En 2019, au terme d’une longue procédure engagée par la Fondation Urgenda, la Cour suprême des Pays-Bas a confirmé que l’État néerlandais avait l’obligation légale de limiter le réchauffement planétaire, en statuant que le fait de ne pas respecter les objectifs de l’accord de Paris constituait une violation des droits des citoyens.

Pour la première fois, un lien juridique entre les émissions de GES d’un pays et les droits humains était établi.

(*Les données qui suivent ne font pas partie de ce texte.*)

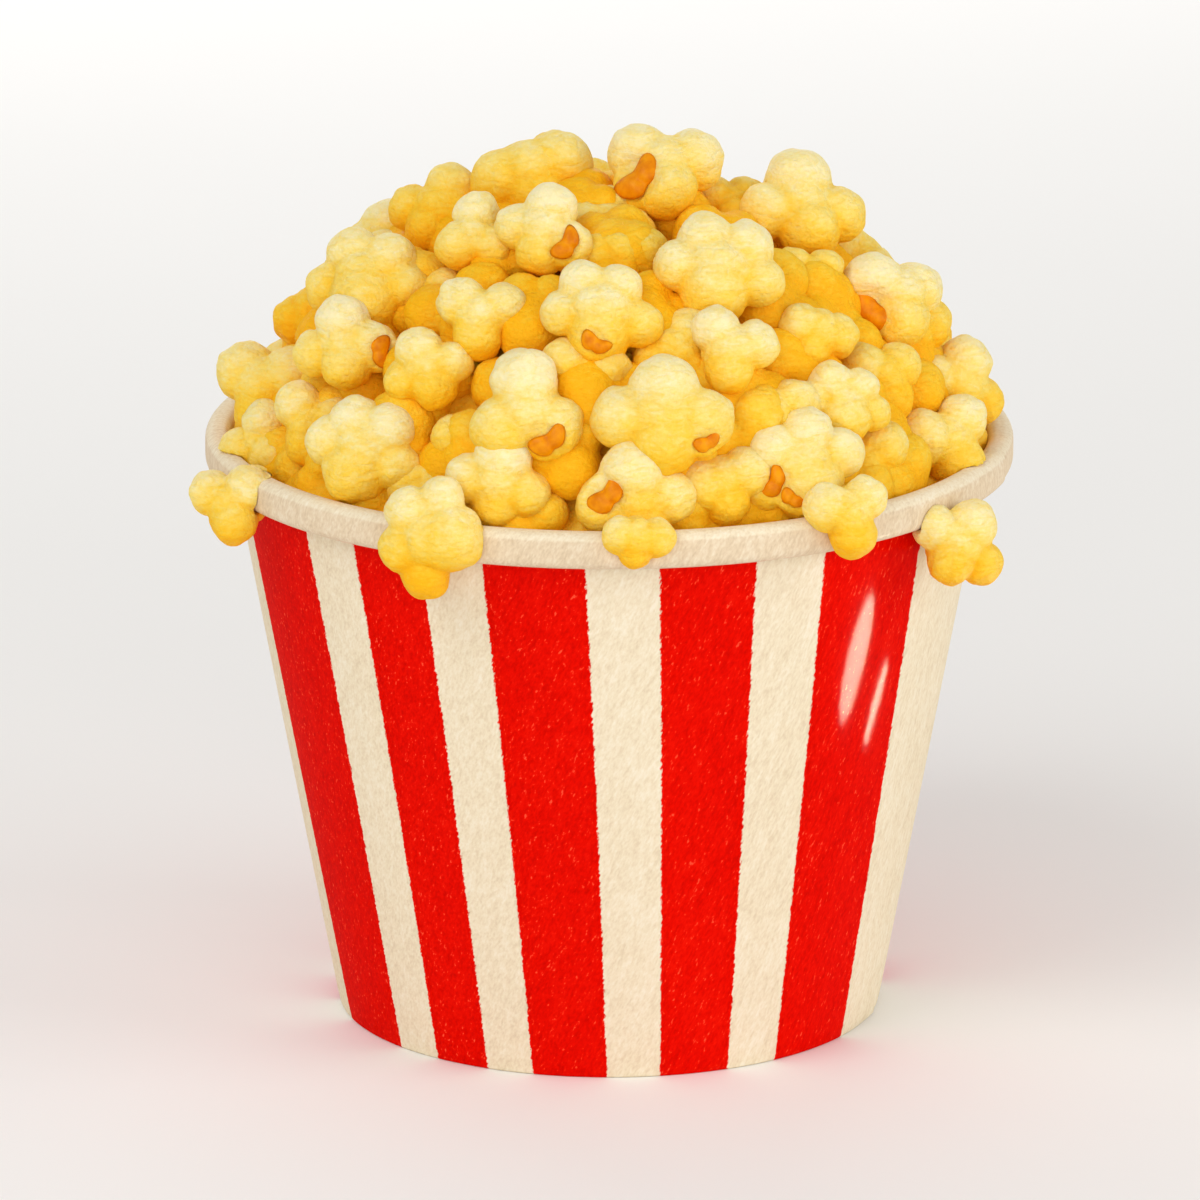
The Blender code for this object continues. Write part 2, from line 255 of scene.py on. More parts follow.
def dome_point(azimuth, rise, sink=0.0):
    """The middle of a flake on the dome, sunk towards the dome's own middle."""
    a, r = math.radians(azimuth), math.radians(rise)
    radius = (DOME_RADIUS - sink) * math.cos(r)
    height = DOME_MIDDLE + (DOME_RISE - sink) * math.sin(r)
    return np.array([radius * math.sin(a), -radius * math.cos(a), height])


def flake_axes(azimuth, rise, turn, lean):
    """A flake's across, up and outward directions. The lean turns its face towards the front."""
    a, r, t = math.radians(azimuth), math.radians(rise), math.radians(turn)
    out = np.array([math.sin(a) * math.cos(r), -math.cos(a) * math.cos(r), math.sin(r)])
    out = out + lean * FRONT
    out = out / np.linalg.norm(out)
    across = np.cross([0, 0, 1.0], out)
    across = across / np.linalg.norm(across)
    up = np.cross(out, across)
    turned_across = math.cos(t) * across + math.sin(t) * up
    turned_up = math.cos(t) * up - math.sin(t) * across
    return np.array([turned_across, turned_up, out])


def course_flakes():
    """Flakes of the courses that the front ones leave room for, as rows like theirs."""
    taken = [dome_point(row[1], row[2]) for row in FRONT_FLAKES]
    kinds = sorted(FLAKE_KINDS)
    small, large = COURSE_SIZES
    found, index = [], 0
    for course, (rise, count) in enumerate(COURSES):
        for i in range(count):
            index += 1
            step = i + 0.5 * (course % 2) + LOOSE_AZIMUTH * (chance(index, 1) - 0.5)
            azimuth = 360 / count * step
            height = rise + LOOSE_RISE * (chance(index, 2) - 0.5)
            place = dome_point(azimuth, height)
            if min(np.linalg.norm(place - other) for other in taken) < COURSE_SPACING:
                continue
            kind = kinds[int(chance(index, 3) * len(kinds))]
            size = small + (large - small) * chance(index, 4)
            turn = 360 * chance(index, 5)
            sink = SLUMP * math.sin(math.radians(rise)) + LOOSE_SINK * chance(index, 6) - 1
            butter = 0.1 + 0.5 * chance(index, 7)
            found.append((kind, azimuth, height, size, turn, sink, butter))
            taken.append(place)
    return found


def under_flakes():
    """Golden flakes below the outer layer, as rows like the others; their gold is butter and painted shade."""
    kinds = sorted(FLAKE_KINDS)
    small, large = UNDER_SIZES
    index = 500
    for course, (rise, count, depth) in enumerate(UNDER_COURSES):
        for i in range(count):
            index += 1
            azimuth = 360 / count * (i + 0.5 * (course % 2) + 0.5 * (chance(index, 1) - 0.5))
            height = rise + 6 * (chance(index, 2) - 0.5)
            slumped = SLUMP * math.sin(math.radians(rise)) * (0.5 - 0.5 * math.cos(math.radians(azimuth)))
            kind = kinds[int(chance(index, 3) * len(kinds))]
            size = small + (large - small) * chance(index, 4)
            sink = depth + 2 * (chance(index, 6) - 0.5) + slumped
            # Gold all over: butter, and painted shade for the gaps between the outer flakes.
            butter = 1.1 + 0.4 * chance(index, 7)
            yield kind, azimuth, height, size, 360 * chance(index, 5), sink, butter


# --- Surfaces ------------------------------------------------------------------------------------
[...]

La Cour suprême a alors contraint l’État néerlandais à réduire ses émissions d’au moins 25 % d’ici la fin de l’année 2020.

Grâce à cette jurisprudence unique au monde, il serait donc possible que le tribunal de La Haye exige que la multinationale Shell réduise ses émissions de CO2 de 45 % d’ici 2030 par rapport aux niveaux de 2019.

Selon l’avocat Roger Cox, qui mène l’action judiciaire pour Milieudefensie, « ce qui rend unique ce cas, si nous gagnons, c’est que Shell, en tant qu’une des plus grandes multinationales du monde, serait légalement contrainte de changer son modèle économique. Nous nous attendons également à ce que cela ait un effet sur les autres entreprises du secteur des énergies fossiles, augmentant la pression pour qu’elles changent ».

Les audiences ont lieu les 1er, 3, 15 et 17 décembre.